DEPAR(TEMAN)AN SASTRA (DKS)



DEPAR(TEMAN)AN SASTRA (DKS)

Dalam masyarakat yang hendak maju dan merdeka dalam berpikir, sastra bukanlah pelengkap—melainkan fondasi batin bagi pembangunan jiwa bangsa. Di tengah geliat kepenulisan anak muda yang tampaknya tumbuh di kota ini, banyak yang menyebut Sumenep sebagai "kota penyair". Namun benarkah demikian? Saya pribadi meragukannya.

Penyair bukanlah mereka yang sekadar menulis puisi/syair, cerpen ataupun novel, apalagi yang hanya mengandalkan pengakuan dari media kecil atau kemenangan lomba-lomba yang tak berakar pada denyut masyarakat. Kriteria penyair bukan semata ditentukan oleh eksistensi di kolom sastra koran nasional, apalagi oleh label-label instan yang diberikan secara serampangan. Puisi, dan lebih-lebih penyair, menuntut kesungguhan batin dan keberanian intelektual—bukan sekadar popularitas.

Oleh sebab itu, ketika puisi—yang semestinya menjadi ekspresi tertinggi dari kesadaran estetis dan moral—ditempatkan secara simbolik di ruang publik seperti pada Tugu Keris di perbatasan Sumenep–Pamekasan, maka pertanyaan mendasar pun muncul: atas nama siapa puisi itu berbicara? Apakah ia telah melewati uji nalar, uji rasa, dan tafsir kultural yang sahih?

Sayangnya, Departemen Sastra Dewan Kesenian Sumenep memilih diam. Tak ada tanggapan, tak ada penilaian, apalagi sikap kritis.
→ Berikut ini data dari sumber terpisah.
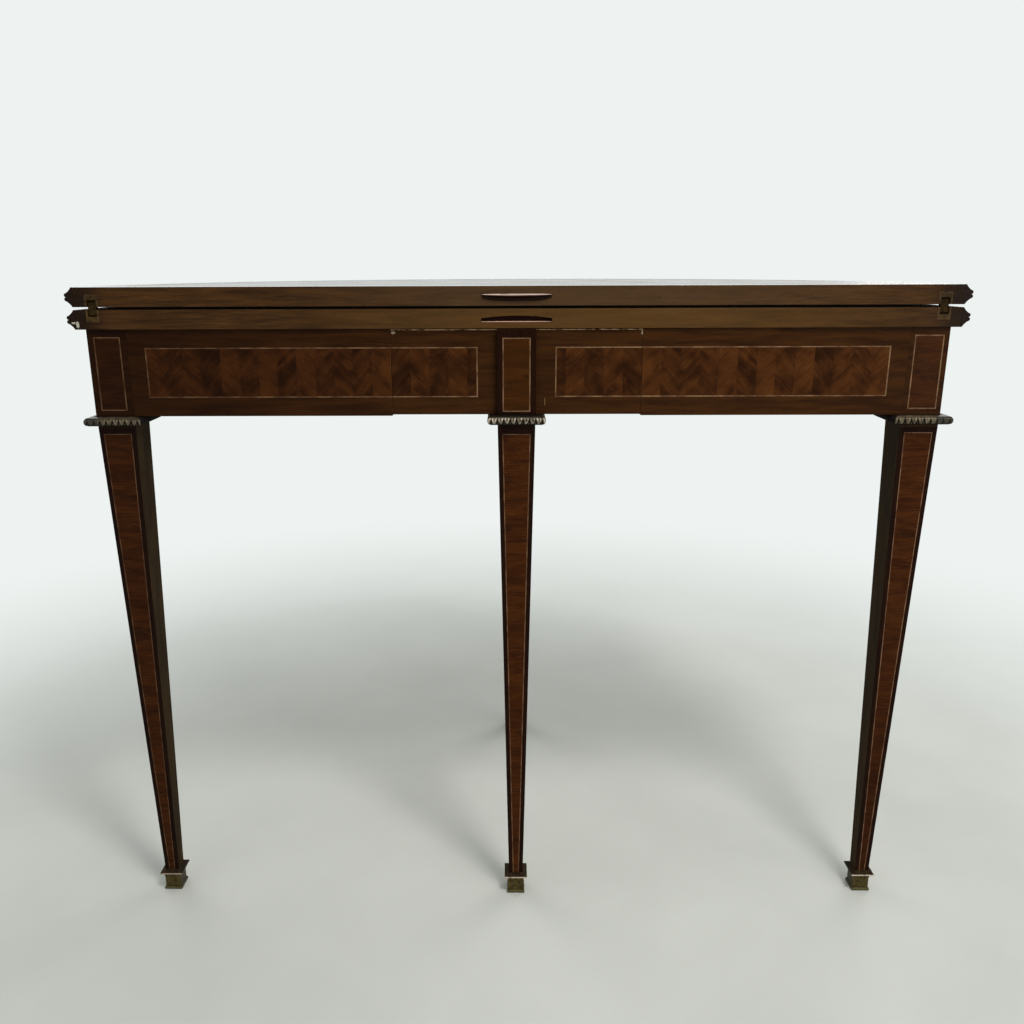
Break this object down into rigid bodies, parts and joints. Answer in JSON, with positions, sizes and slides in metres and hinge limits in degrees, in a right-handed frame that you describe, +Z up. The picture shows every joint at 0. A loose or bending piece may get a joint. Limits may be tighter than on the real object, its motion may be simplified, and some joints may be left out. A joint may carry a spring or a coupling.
{
  "type": "folding demi-lune card table",
  "caption": "Half-round fold-over card table with square tapered legs, centre-link leaf hinges and a pull-out middle leg that carries the opened leaf.",
  "frame": {"origin": "on the floor, under the middle of the folded table's bounding box", "axes": "+X along the straight hinged side, +Y towards the curved side, +Z up"},
  "size_m": [0.98, 0.5045, 0.77],
  "materials": {
    "veneered_mahogany": "figured reddish veneer on a solid core, french polished, worn",
    "dark_moulding": "dark stained hardwood moulding, polished",
    "carcase_wood": "bare, dry secondary timber",
    "baize": "napped woollen cloth",
    "brass": "dull brass with brown tarnish",
    "aged_bronze": "cast bronze, grey brown patina"
  },
  "bodies": {
    "frame": {"lower_leaf": "veneered_mahogany", "lower_leaf_lipping": "dark_moulding", "lower_playing_cloth": "baize", "left_lower_hinge_plate": "brass", "right_lower_hinge_plate": "brass", "lower_hinge_pins": "brass", "left_straight_rail": "veneered_mahogany", "right_straight_rail": "veneered_mahogany", "left_curved_rail": "veneered_mahogany", "right_curved_rail": "veneered_mahogany", "left_leg": "veneered_mahogany", "right_leg": "veneered_mahogany", "back_leg": "veneered_mahogany", "left_collar": "aged_bronze", "right_collar": "aged_bronze", "back_collar": "aged_bronze", "left_shoe": "aged_bronze", "right_shoe": "aged_bronze", "back_shoe": "aged_bronze", "left_runner": "carcase_wood", "right_runner": "carcase_wood", "left_kicker": "carcase_wood", "right_kicker": "carcase_wood", "cross_rail": "carcase_wood", "slide_rest_stops": "carcase_wood", "travel_stop": "carcase_wood", "corner_blocks": "carcase_wood", "glue_blocks": "carcase_wood"},
    "hinge_links": {"left_hinge_link": "brass", "right_hinge_link": "brass"},
    "folding_leaf": {"upper_leaf": "veneered_mahogany", "upper_leaf_lipping": "dark_moulding", "upper_playing_cloth": "baize", "alignment_tongue": "dark_moulding", "left_upper_hinge_plate": "brass", "right_upper_hinge_plate": "brass", "upper_hinge_pins": "brass"},
    "slide": {"sliding_leg": "veneered_mahogany", "sliding_collar": "aged_bronze", "sliding_shoe": "aged_bronze", "left_slide_wing": "veneered_mahogany", "right_slide_wing": "veneered_mahogany", "left_slide_side": "carcase_wood", "right_slide_side": "carcase_wood", "slide_back": "carcase_wood", "slide_bottom": "carcase_wood"}
  },
  "joints": [
    {"name": "link_turn", "type": "hinge", "parent": "frame", "child": "hinge_links", "pos_m": [0, -0.2339, 0.7435], "axis": [1, 0, 0], "range_deg": [0, 90]},
    {"name": "leaf_turn", "type": "hinge", "parent": "hinge_links", "child": "folding_leaf", "pos_m": [0, -0.2339, 0.7515], "axis": [1, 0, 0], "range_deg": [0, 90]},
    {"name": "leg_slide", "type": "slide", "parent": "frame", "child": "slide", "axis": [0, -1, 0], "range_m": [0, 0.27]}
  ]
}
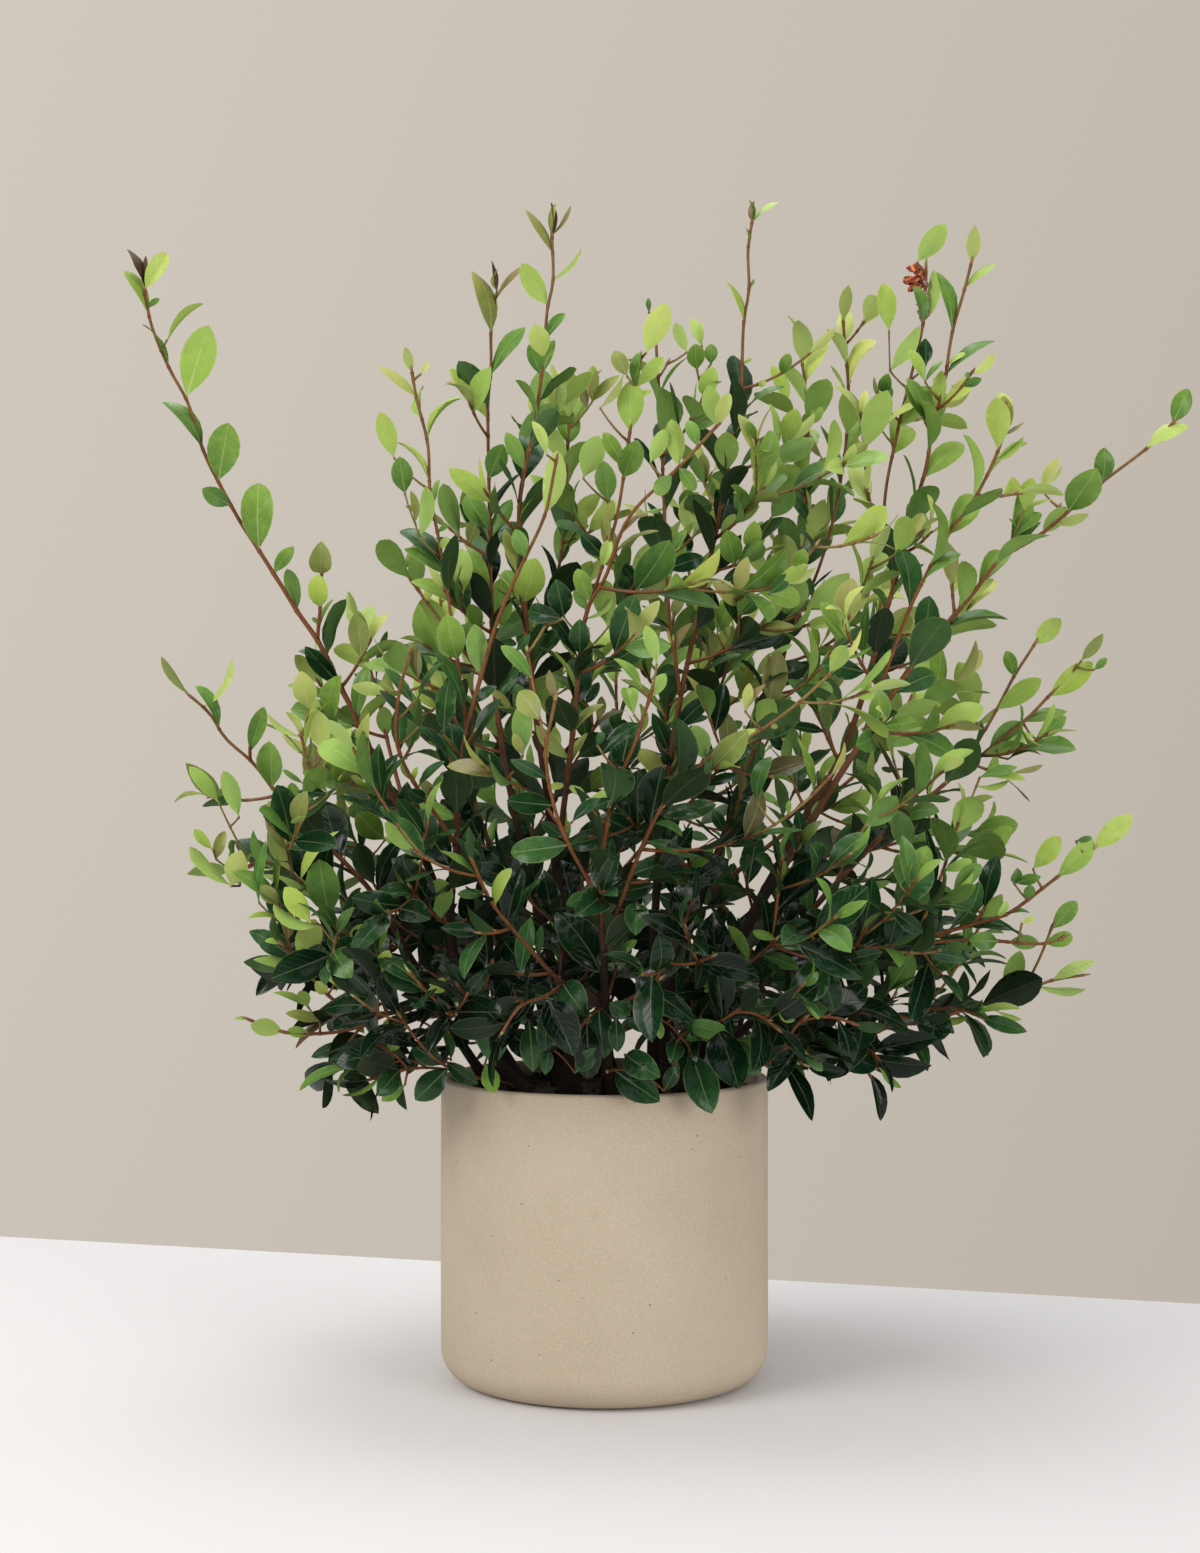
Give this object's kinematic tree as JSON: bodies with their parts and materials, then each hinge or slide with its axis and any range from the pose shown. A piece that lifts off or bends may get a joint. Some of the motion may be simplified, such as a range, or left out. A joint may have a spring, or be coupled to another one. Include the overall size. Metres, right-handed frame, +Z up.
{
  "type": "potted camellia shrub",
  "caption": "Small-leaved evergreen camellia shrub, several leafy stems rising from dark soil in a straight round sand-coloured stoneware planter.",
  "frame": {"origin": "the centre of the planter's flat base, on the ground", "axes": "+Z up along the planter's axis, the plant's front faces -Y, +X to the right seen from the front"},
  "size_m": [0.9605, 0.6759, 1.1051],
  "materials": {
    "stoneware": "matte sand-coloured stoneware with a fine pale grain and a few tiny dark pits",
    "potting_mix": "dark moist potting mix, crumbs and fibres",
    "foliage": "glossy leaves, lime green on young shoots to deep green inside",
    "bark": "smooth reddish-brown bark, darker and rougher at the base",
    "young_growth": "bronze buds and unfolding leaves",
    "dried_bloom": "crumpled rust-brown dried petals"
  },
  "bodies": {
    "root": {"planter": "stoneware", "soil": "potting_mix", "stem_left_low": "foliage", "stem_left_long": "foliage", "stem_orange": "foliage", "stem_upright": "foliage", "stem_centre": "foliage", "stem_thin": "foliage", "stem_right_tall": "foliage", "stem_right_long": "foliage", "stem_right_middle": "foliage", "stem_right_low": "foliage", "stem_front": "foliage", "stem_back_left": "foliage", "stem_back_right": "foliage", "stem_back": "foliage"}
  },
  "joints": []
}
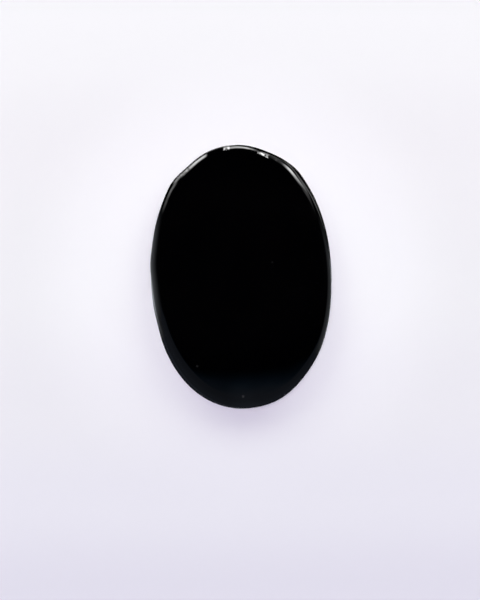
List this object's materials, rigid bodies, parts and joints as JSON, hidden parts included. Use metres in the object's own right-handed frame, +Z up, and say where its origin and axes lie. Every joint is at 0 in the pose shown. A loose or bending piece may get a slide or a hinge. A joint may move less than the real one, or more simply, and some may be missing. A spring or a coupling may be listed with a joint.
{
  "type": "black agate cabochon",
  "caption": "Oval cut and polished black agate with a flat back, a short leaning wall, a rounded shoulder and a low domed face, to rest loose or to set in jewellery.",
  "frame": {"origin": "middle of the flat back, on the surface that the stone rests on", "axes": "+Z up from the flat back to the domed face, +Y along the stone's length towards the end with the tighter shoulder, +X across its width"},
  "size_m": [0.015, 0.022, 0.005],
  "materials": {
    "polished_agate": "mirror polish on the face, shoulder and wall, fine-ground satin on the flat back"
  },
  "bodies": {
    "root": {"agate_cabochon": "polished_agate"}
  },
  "joints": []
}
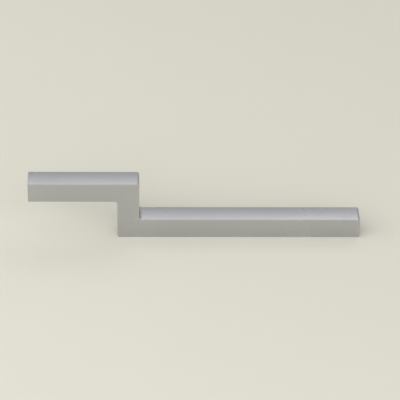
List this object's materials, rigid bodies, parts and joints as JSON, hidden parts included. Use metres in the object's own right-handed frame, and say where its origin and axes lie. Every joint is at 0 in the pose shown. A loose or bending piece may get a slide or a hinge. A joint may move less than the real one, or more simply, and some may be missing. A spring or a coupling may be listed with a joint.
{
  "type": "stepped furniture handle",
  "caption": "Square-bar furniture handle: a long flat mounting arm, a short riser and a raised, open-ended grip.",
  "frame": {"origin": "on the flat mounting face, midway between the two screw holes", "axes": "+X along the mounting arm, away from the grip; +Y across the bar; +Z off the furniture front, towards the grip"},
  "size_m": [0.15, 0.01, 0.0295],
  "materials": {
    "satin_metal": "zinc die casting, plated and satin finished to an even, fine-grained light grey"
  },
  "bodies": {
    "root": {"handle": "satin_metal"}
  },
  "joints": []
}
Ketika sebuah puisi menjadi bagian dari ruang publik, ia tak lagi bersifat pribadi—ia menjelma menjadi pernyataan kolektif yang wajib dipertanggungjawabkan. Dalam konteks ini, tanggung jawab lembaga kebudayaan diuji: apakah mereka sekadar menyetujui, atau bersedia mengkritisi?

Inilah salah satu wajah lemah kebudayaan kita hari ini: seni masih dipandang sebagai hiasan, bukan sebagai instrumen pemikiran. Puisi masih dianggap pelipur lara, bukan penantang narasi kekuasaan.

Sastra yang baik bukanlah yang menyenangkan hati pejabat atau memoles wajah kota dengan jargon-jargon kosong. Sastra yang baik ialah yang menggugah kesadaran, memperluas cakrawala, dan menjernihkan batin manusia terhadap zaman. Jika puisi yang dipilih tunduk pada selera birokrasi—berisi puja-puji tentang kejayaan sembari menutup mata terhadap kemiskinan, pendidikan yang timpang, dan kesenjangan sosial—maka itu bukanlah karya seni. Itu adalah propaganda.

Sikap bungkam dari Departemen Sastra bukan hanya persoalan administratif. Ia adalah cermin dari kemacetan berpikir. Ia menunjukkan bahwa lembaga ini tak lagi menjadi ruang dialektika, melainkan ruang sunyi yang nyaman dalam ketidakberdayaan.

Dewan Kesenian, terutama departemen sastranya, seharusnya menjadi motor penggerak kebudayaan, bukan menjadi panitia tahunan yang hanya pandai menyusun laporan. Tanpa keberanian menilai dan menawarkan tafsir baru, maka ia sekadar menjadi artefak—fosil dari semangat masa lalu yang tak lagi menyala.

Kota yang besar adalah kota yang berpikir ke depan—yang menjadikan seni dan sastra sebagai alat pencerahan, bukan pelengkap pesta elite. Maka hari ini kita bertanya: apakah Departemen Sastra bersedia memikul tanggung jawab kebudayaan ini? Atau cukup puas menjadi pengikut agenda-agenda dangkal yang ditentukan dari atas?

Jika kita ingin Sumenep memiliki wajah sastra yang terbuka pada kritik, maka Departemen Sastra harus membebaskan diri dari ketakutan dan kepatuhan yang keliru. Ia harus hadir sebagai pemimpin diskusi, bukan sekadar penggembira forum.

Sastra, dalam sejarah bangsa ini, telah menjadi mercusuar. Maka jangan biarkan ia kini menjadi lilin yang padam di ruang rapat penuh basa-basi.